╭─ Records for the exercise
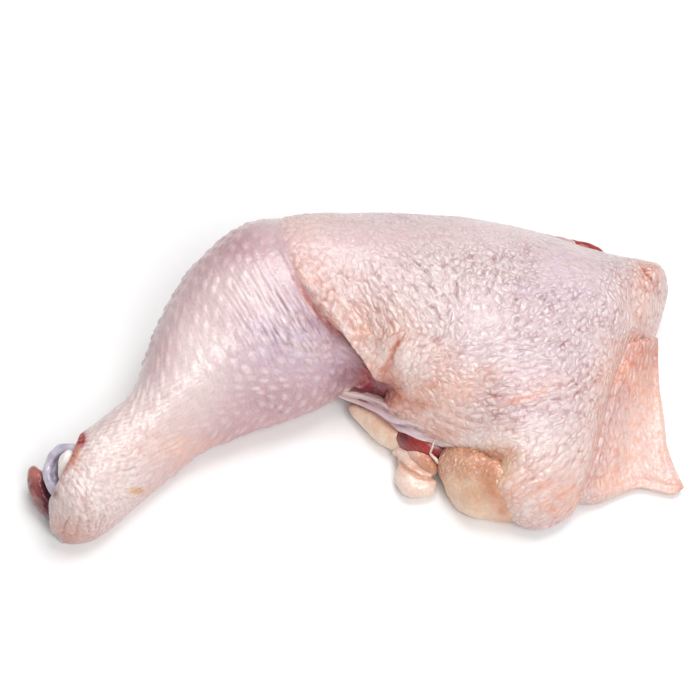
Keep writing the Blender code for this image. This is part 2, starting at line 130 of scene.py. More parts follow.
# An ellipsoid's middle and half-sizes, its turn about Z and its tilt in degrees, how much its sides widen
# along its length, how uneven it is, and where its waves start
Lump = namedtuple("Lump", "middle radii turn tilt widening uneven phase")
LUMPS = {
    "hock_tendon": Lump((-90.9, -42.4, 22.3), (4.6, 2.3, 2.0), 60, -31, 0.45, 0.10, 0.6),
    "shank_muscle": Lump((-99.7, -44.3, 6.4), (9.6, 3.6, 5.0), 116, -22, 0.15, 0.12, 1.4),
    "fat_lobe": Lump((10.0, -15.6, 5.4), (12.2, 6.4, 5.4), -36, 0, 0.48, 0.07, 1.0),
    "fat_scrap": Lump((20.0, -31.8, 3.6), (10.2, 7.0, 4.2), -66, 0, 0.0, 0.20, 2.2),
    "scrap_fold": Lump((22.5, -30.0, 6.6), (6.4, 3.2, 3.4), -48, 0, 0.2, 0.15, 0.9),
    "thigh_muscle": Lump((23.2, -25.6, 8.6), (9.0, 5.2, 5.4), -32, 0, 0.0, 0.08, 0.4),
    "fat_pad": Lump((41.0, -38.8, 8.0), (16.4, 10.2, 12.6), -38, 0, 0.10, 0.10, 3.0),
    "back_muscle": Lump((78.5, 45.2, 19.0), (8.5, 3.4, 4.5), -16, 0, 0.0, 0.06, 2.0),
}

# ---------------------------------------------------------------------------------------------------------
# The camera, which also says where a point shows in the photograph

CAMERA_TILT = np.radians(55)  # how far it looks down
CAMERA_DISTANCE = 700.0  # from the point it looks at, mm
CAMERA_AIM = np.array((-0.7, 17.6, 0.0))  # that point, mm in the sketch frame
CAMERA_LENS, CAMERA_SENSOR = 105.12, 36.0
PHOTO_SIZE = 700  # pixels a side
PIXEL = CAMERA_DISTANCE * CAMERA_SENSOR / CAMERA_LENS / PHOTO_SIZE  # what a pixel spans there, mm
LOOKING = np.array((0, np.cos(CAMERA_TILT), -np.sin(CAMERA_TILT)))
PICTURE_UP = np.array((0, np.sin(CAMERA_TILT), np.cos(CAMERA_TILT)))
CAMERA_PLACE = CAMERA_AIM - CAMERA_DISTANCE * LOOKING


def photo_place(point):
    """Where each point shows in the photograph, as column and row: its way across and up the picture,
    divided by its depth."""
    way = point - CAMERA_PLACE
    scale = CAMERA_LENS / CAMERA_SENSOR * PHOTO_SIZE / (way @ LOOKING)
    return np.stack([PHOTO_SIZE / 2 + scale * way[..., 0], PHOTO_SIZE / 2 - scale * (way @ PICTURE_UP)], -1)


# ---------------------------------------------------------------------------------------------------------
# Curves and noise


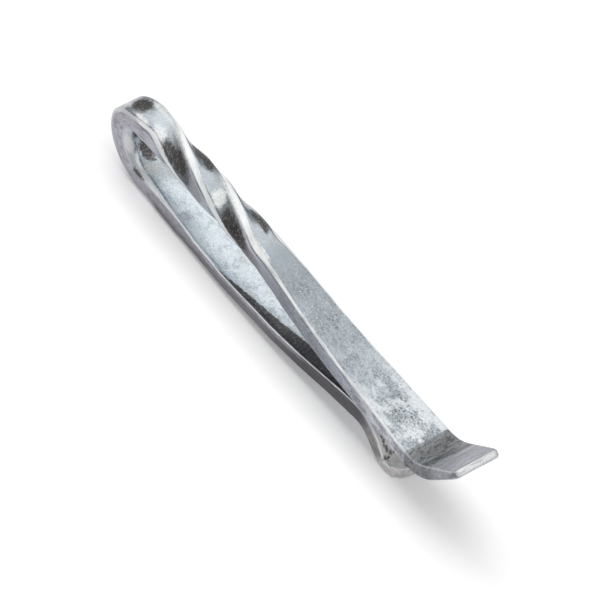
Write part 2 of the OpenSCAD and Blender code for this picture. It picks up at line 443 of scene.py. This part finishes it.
╰─
## Problem statement
Set down every record above exactly as given.

## Expected output
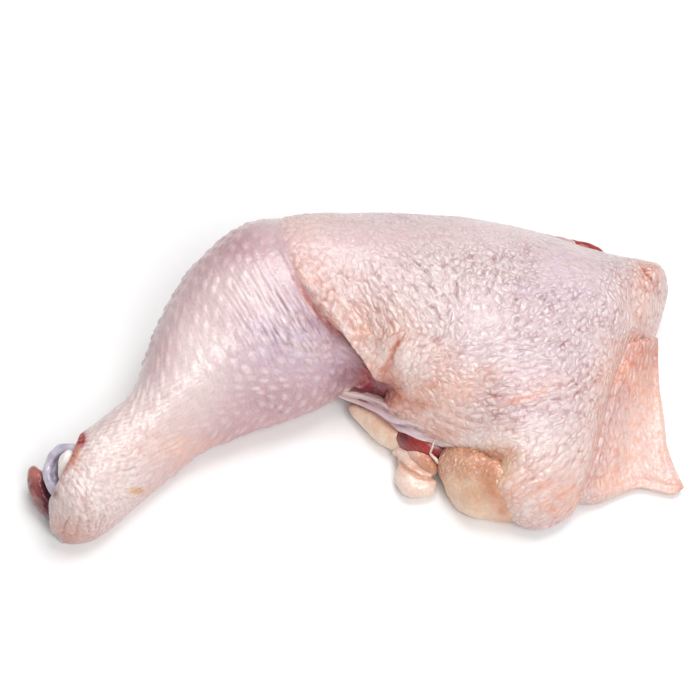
Keep writing the Blender code for this image. This is part 2, starting at line 130 of scene.py. More parts follow.
# An ellipsoid's middle and half-sizes, its turn about Z and its tilt in degrees, how much its sides widen
# along its length, how uneven it is, and where its waves start
Lump = namedtuple("Lump", "middle radii turn tilt widening uneven phase")
LUMPS = {
    "hock_tendon": Lump((-90.9, -42.4, 22.3), (4.6, 2.3, 2.0), 60, -31, 0.45, 0.10, 0.6),
    "shank_muscle": Lump((-99.7, -44.3, 6.4), (9.6, 3.6, 5.0), 116, -22, 0.15, 0.12, 1.4),
    "fat_lobe": Lump((10.0, -15.6, 5.4), (12.2, 6.4, 5.4), -36, 0, 0.48, 0.07, 1.0),
    "fat_scrap": Lump((20.0, -31.8, 3.6), (10.2, 7.0, 4.2), -66, 0, 0.0, 0.20, 2.2),
    "scrap_fold": Lump((22.5, -30.0, 6.6), (6.4, 3.2, 3.4), -48, 0, 0.2, 0.15, 0.9),
    "thigh_muscle": Lump((23.2, -25.6, 8.6), (9.0, 5.2, 5.4), -32, 0, 0.0, 0.08, 0.4),
    "fat_pad": Lump((41.0, -38.8, 8.0), (16.4, 10.2, 12.6), -38, 0, 0.10, 0.10, 3.0),
    "back_muscle": Lump((78.5, 45.2, 19.0), (8.5, 3.4, 4.5), -16, 0, 0.0, 0.06, 2.0),
}

# ---------------------------------------------------------------------------------------------------------
# The camera, which also says where a point shows in the photograph

CAMERA_TILT = np.radians(55)  # how far it looks down
CAMERA_DISTANCE = 700.0  # from the point it looks at, mm
CAMERA_AIM = np.array((-0.7, 17.6, 0.0))  # that point, mm in the sketch frame
CAMERA_LENS, CAMERA_SENSOR = 105.12, 36.0
PHOTO_SIZE = 700  # pixels a side
PIXEL = CAMERA_DISTANCE * CAMERA_SENSOR / CAMERA_LENS / PHOTO_SIZE  # what a pixel spans there, mm
LOOKING = np.array((0, np.cos(CAMERA_TILT), -np.sin(CAMERA_TILT)))
PICTURE_UP = np.array((0, np.sin(CAMERA_TILT), np.cos(CAMERA_TILT)))
CAMERA_PLACE = CAMERA_AIM - CAMERA_DISTANCE * LOOKING


def photo_place(point):
    """Where each point shows in the photograph, as column and row: its way across and up the picture,
    divided by its depth."""
    way = point - CAMERA_PLACE
    scale = CAMERA_LENS / CAMERA_SENSOR * PHOTO_SIZE / (way @ LOOKING)
    return np.stack([PHOTO_SIZE / 2 + scale * way[..., 0], PHOTO_SIZE / 2 - scale * (way @ PICTURE_UP)], -1)


# ---------------------------------------------------------------------------------------------------------
# Curves and noise


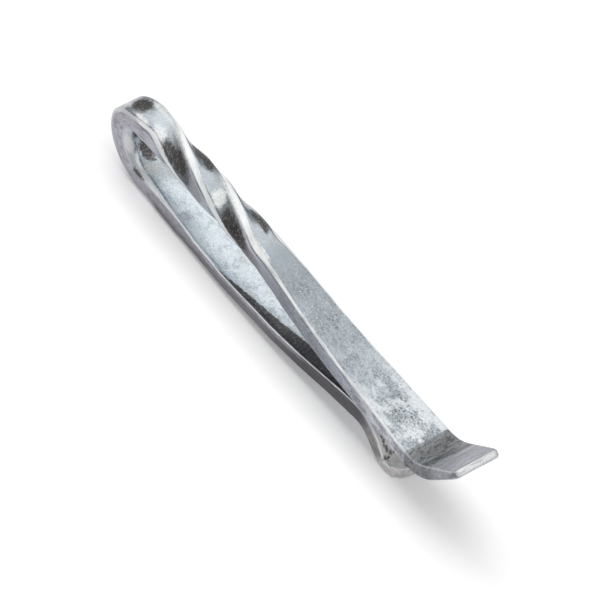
Write part 2 of the OpenSCAD and Blender code for this picture. It picks up at line 443 of scene.py. This part finishes it.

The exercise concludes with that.